An estimated 1 million tax payers are owed more than $1 billion in unclaimed federal income tax refunds for 2013 according to the Internal Revenue Service. In Michigan alone, the IRS estimates that 33,600 people are owed nearly $34 million in unclaimed federal income tax refunds for 2013.

Of course, taxpayers have plenty of reasons for not filing tax returns like debt, child support or other obligations. Your federal return must be filed within three years to claim your refund or the money becomes property of the U.S. Treasury.

Penalties and interest will not be applied if you are owed a refund, however the IRS will hold your refund checks if you have not filed tax returns for 2014 and 2015.

Keep in mind you must file your 2013 tax return no later than Tuesday April 18, if you don’t file it you cannot get the refund.

TAX SCAMS IDENTITY THEFT

As we head into another tax season we should all be vigilant of the ever expanding con artists using the tax system to prey on the unsuspecting. We all probably know someone who has had their identity stolen. The recent well publicized data security breaches at major retailers and Sony has put consumers at risk as we become ever more connected.

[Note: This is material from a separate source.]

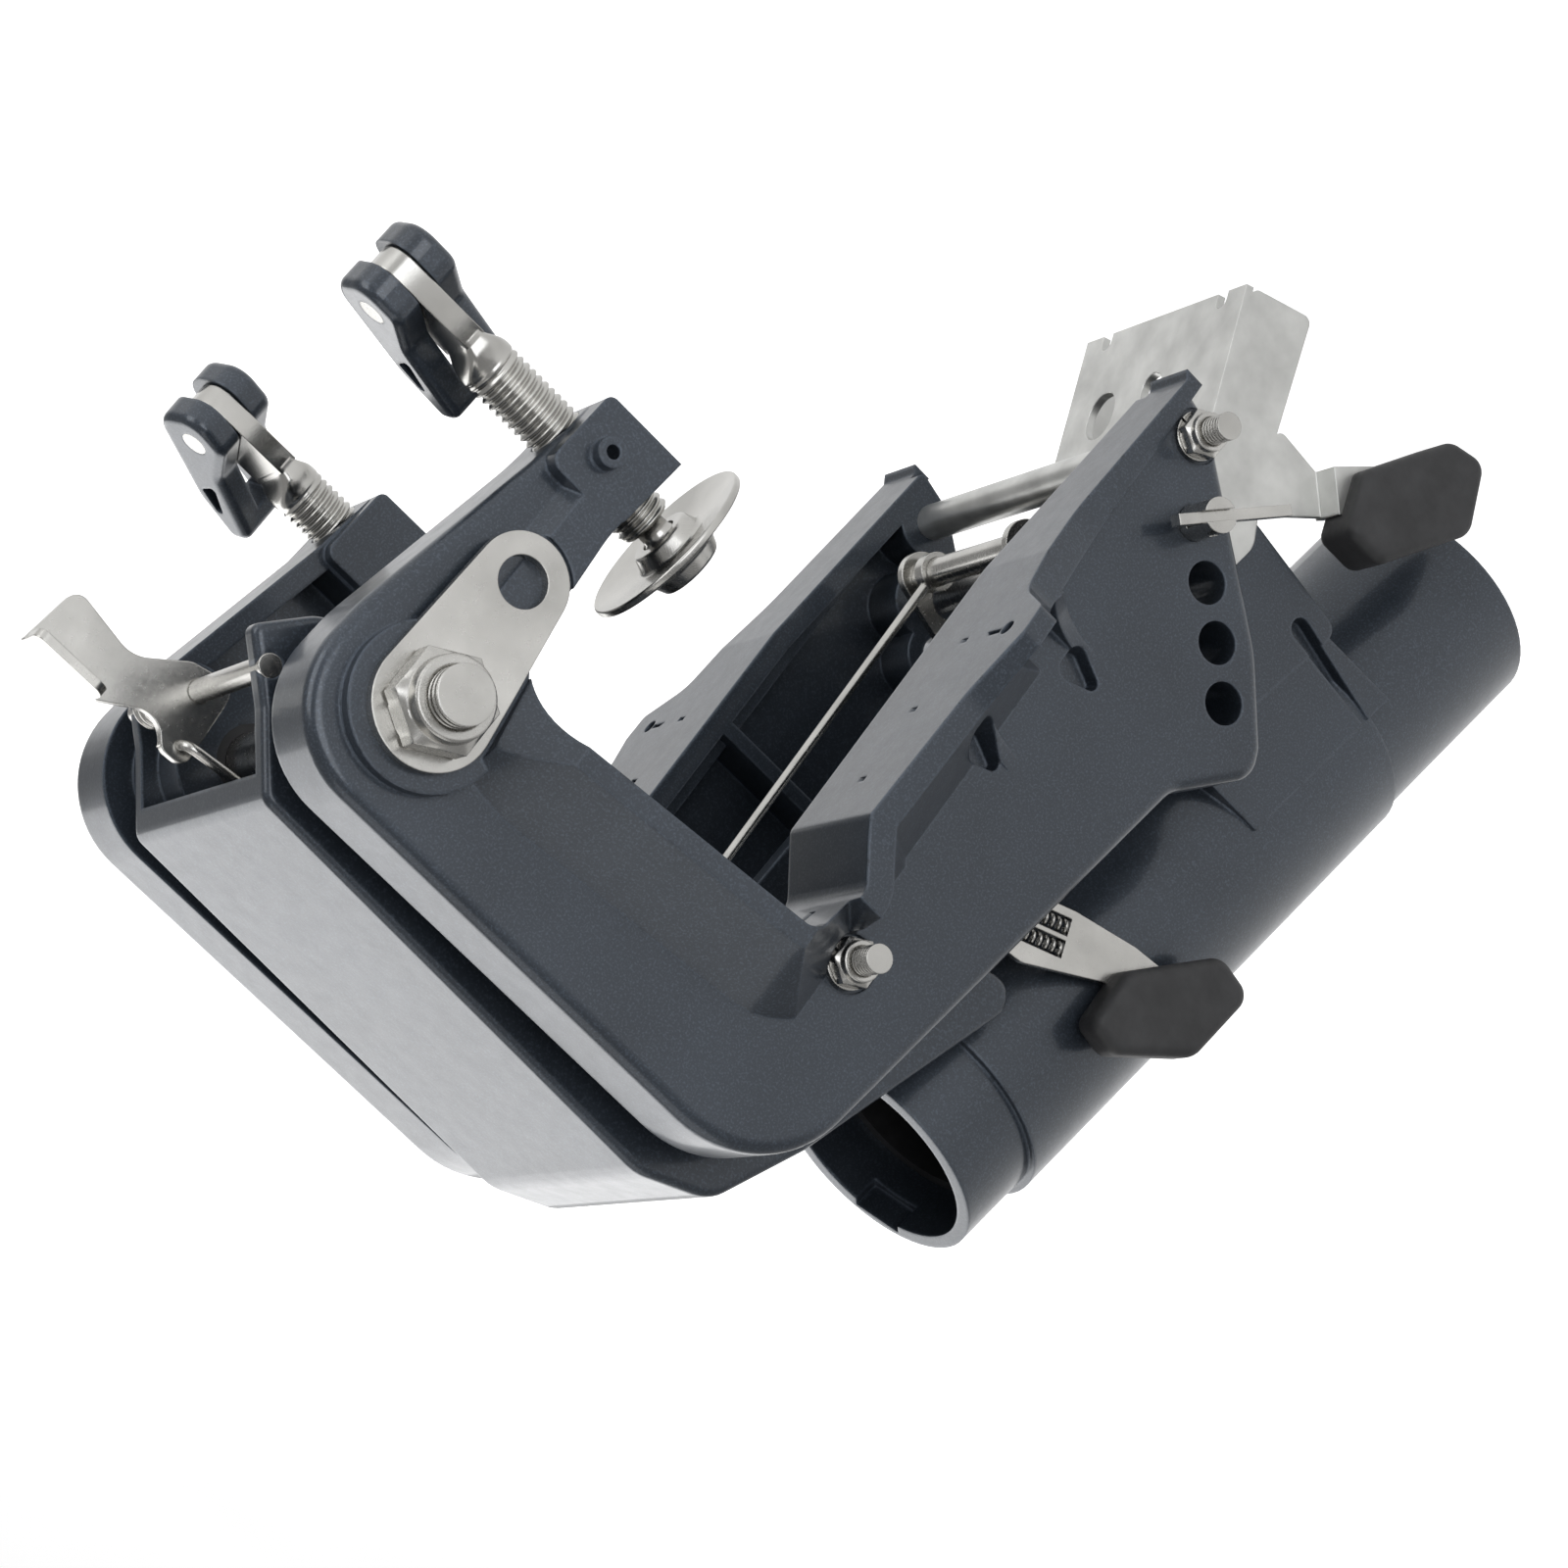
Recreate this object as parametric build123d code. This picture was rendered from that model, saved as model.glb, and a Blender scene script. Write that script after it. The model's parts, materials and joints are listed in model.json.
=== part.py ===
from build123d import *
import os
from math import atan2, cos, degrees, hypot, radians, sin, tan

# Outboard swivel bracket: two clamp brackets that hang on a boat's transom, a swivel bracket
# that tilts between them on one bolt, and the lock and support levers that it carries.
# Everything is drawn from the tilt bolt's axis: +X points forward into the boat, +Y to port
# and +Z up. The finished pieces are moved so that the origin is the upper steering bush's mouth.

# Overall layout, millimetres and degrees
CLAMP_INNER = 45.3          # inner edge of a clamp bracket, from the middle plane
CLAMP_OUTER = 62.8          # outer face of a clamp bracket's side plate
TOP_Z = 23.6                # top edge of the side plates
TRANSOM_X = -80.0           # face that bears on the transom
CEILING_Z = -15.5           # highest line of the transom slot
SLOT_FRONT_X = -7.5         # front side of the transom slot
AFT_X = -115.4              # aft edge of the side plates, at the top
AFT_LEAN = 9.6              # lean of that edge
SWIVEL_HALF = 35.0          # half the width of the swivel bracket
TUBE_TOP = (-154.0, -24.0)  # centre of the steering tube's top rim, X and Z
TUBE_LEAN = 9.87
TUBE_LENGTH = 200.3
TUBE_TOP_R = 26.9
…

TAX RETURN FILING: Part of the new problem is identity thieves know the IRS waits until the March deadline to review EIN’s and Social Security Numbers so these thieves file very early. In that period of time, the thief collects the tax refund and then after the IRS review, the business owner or individual receives communications from the IRS demanding a return of the tax refund.

Quick action is critical. First call the IRS Identity Protection Specialization Unit (800-908-1490). You need to establish a record. Next complete IRS form 14039-Identity Theft Affidavit and submit the form to the IRS. We recommend filing your “correct original” tax return by certified mail or overnight mail with a letter of explanation. You should also contact the Social Security Administration as the improper tax return can affect your credits. It is not a bad idea to pull your credit report as well.

TELEPHONE SCAMS: Often time’s businesses or clients receive a telephone call from someone claiming to be from the IRS. Please note these calls are frauds. The IRS does not call you over the telephone out of the clear blue. You can also call the Treasury Inspector General if this occurs (800-366-4484) to report the incident.

BUSINESS IDENTITY THEFT: The typical and simple mode of thieves is to select an established business identity and then establish a fraudulent office. That business name will then be used to establish either a new line of credit or a new bank account to purchase goods and services until the credit line or other resources are exhausted, then the thief just moves on.

DORMANT, SHELL AND AGELESS BUSINESSES: Another new method is for thieves to access and online business registries for ones that were previously dissolved or dormant. These businesses are particularly vulnerable to this type of crime because their owners are less likely to be monitoring the situation. The wrongdoer merely takes advantage of a well established history and credit rating to commit the fraud.

RETIREMENT TRENDS

RETIREMENT TRENDS

  • Baby Boomers – The Vulnerable Years

These are the individuals born between 1946 and 1964 who are just beginning to retire. They likely will be receiving Social Security Benefits in addition to those who have had the foresight to have significant retirement accounts in place.

  • Generation X

These are the individuals born between 1965 and 1981. Unfortunately, this is the generation where traditional pensions have long been eliminated and the possibility exists that Social Security may not be around when they retire. Their advantage is they have more time to prepare for their retirement including IRA’s, 401k’s and other retirement strategies.

  • Millennials

These are the individuals born between 1982 and 2000. This group statistically is currently the largest in the US Labor Force. Unfortunately, they also have the largest amount of student and credit card debt. This generation also appears to be the savviest when it comes to contributing to employer sponsored retirement accounts which is the most effective way to prepare for ultimate retirement.